Facebook is not the only company whose vague privacy policies have created concern among users: Google+ and the new Amazon browser, Silk, are publicly considered major contenders for ‘most mined data.’ In fact, most companies today that use personal information (like email providers and Internet search engines) store at least some of their users’ information. A lot of these internet and data providers explain customer tracking by emphasizing the benefits to the consumer experience. Facebook claims their data collection provides more personalized interaction with both friends and advertisers and Amazon touts much faster web browsing. But many users don’t know what they’re getting themselves into when they half-heartedly click ‘Agree to Terms,’ skipping over pages of dense legalese regarding these sites’ ever-changing privacy policies.
Is it possible that the average user just doesn’t really care? In 2010, Facebook founder and CEO Mark Zuckerberg made the controversial comment that privacy is no longer a “social norm.” The 27-year-old entrepreneur said, “People have really gotten comfortable sharing not only more information and different kinds, but more openly and with more people.” In many regards, the veracity of this statement is obvious. Twitter users happily update personally identifiable information in real time with anyone and everyone that chooses to follow them. Tweens and college students share private thoughts about very personal subject matter on Tumblr, which has virtually no privacy settings when it comes to public sharing. Facebook tracks years of friendships, allowing us to indulge in the novelty of social media nostalgia as we watch relationships with old friends and lovers bloom and then fall apart publicly through wall-to-walls and tagged pictures. In the next few months, the Facebook profile will be replaced by “Timeline,” which will chronologically display every bit of information users have chosen to share throughout their time on the site, highlighting posts that received the most activity.

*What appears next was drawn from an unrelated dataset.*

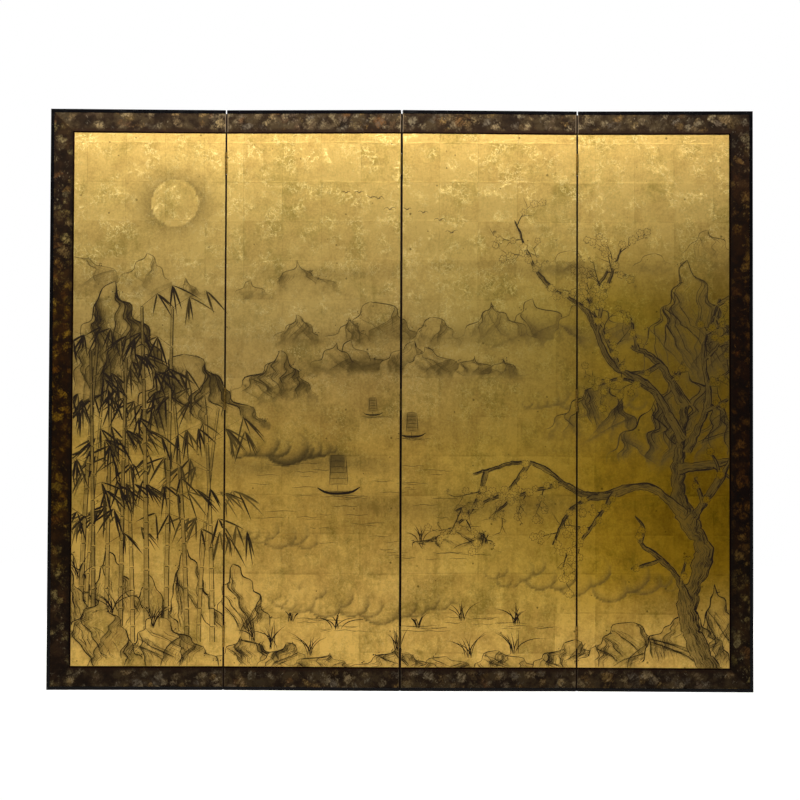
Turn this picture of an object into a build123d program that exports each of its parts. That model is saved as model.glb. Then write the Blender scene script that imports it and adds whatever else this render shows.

It is difficult to ascertain whether new and readily-available communication technology have spurred people to become less concerned about privacy and more apt to share, or if the desire to display oneself to the world has always been innate and now simply has a platform for delivery. In either case, the one freedom that has always been a top priority in many nations and most obviously in the United States is the one that the digital revolution both provides and eradicates—the freedom of choice.
Internet users do have a say in how much information they choose to share with the public – for instance, by limiting the privacy settings on Facebook photos or deciding not to share one’s exact location on Twitter. But these cumbersome differences in privacy settings often prove too nuanced for many users to navigate; they are often buried in more obscure parts of the site and can be inflexible. Other users simply don’t know that they can manipulate these settings at all. And what no one has any control over at all is in what capacity their information is shared with third parties.
Larger issues arise as things like Cloud software, which enables companies to seamlessly track information about user demographics and activity become commonplace. While most people have begun to accept that things shared publicly online, like Facebook photos and blog posts, are never truly private, what about ‘private’ emails, messages and chat conversations sent only between two or three people? The content of these conversations is increasingly sold to and used by advertisers to target users more specifically and effectively than sweeping internet campaigns. Most users, however, only see the illusion of intimacy when participating in these conversations and have little to no idea that their words are being read and recorded. This user data can also be subpoenaed in court or otherwise requested by the government and is often handed over without question or protest by the company recording the data, choosing to avoid a government warrant. The jury is still out, literally, on where these seemingly private interactions stand in regards to the Fourth Amendment, but currently it would appear that personal exchanges like emails are not as protected from search and seizure as we would like to believe.
Though users technically must agree to terms that state these policies, the wording is often vague and sites know that few users will take the time to actually sift through the pages of reading. It is often not clear what exactly a “third party is,” – it could be an advertising company or an information tracking agencies. Ultimately, lax privacy policies are not going to stop the hundreds of millions people that use these communication tools from doing so. Now a social and business obligation, many people do not feel they have the choice to opt out of social media and email, so they accept the good with the bad and turn a blind eye to what might be the necessary evil of information mining. But as our methods of communication evolve, should our ethics and standards of privacy evolve as well? Should companies be allowed to take advantage of the currently vulnerable state of our most personal information? These are questions that can only be answered with time, but the continuing compliance of all parties involved indicates a trend of the total dissolution of privacy as we know it.
When Ben Weitzman realized that casual conversations with friends were being stored for years on end, he set out to effectively end what he saw as an invasion of his privacy. Most of the millions of users of communication technology do not possess the skill set necessary to stop these breaches the way he did. Aside from downloading browser extensions from companies like Abine, it is up to each individual user to keep a vigilant eye on what they share and to be educated and aware of who can view their information. As companies continue to push the boundaries further, the public will continue to push back in the hopefully never-ending conversation between consumer and company about what our standards of privacy should be.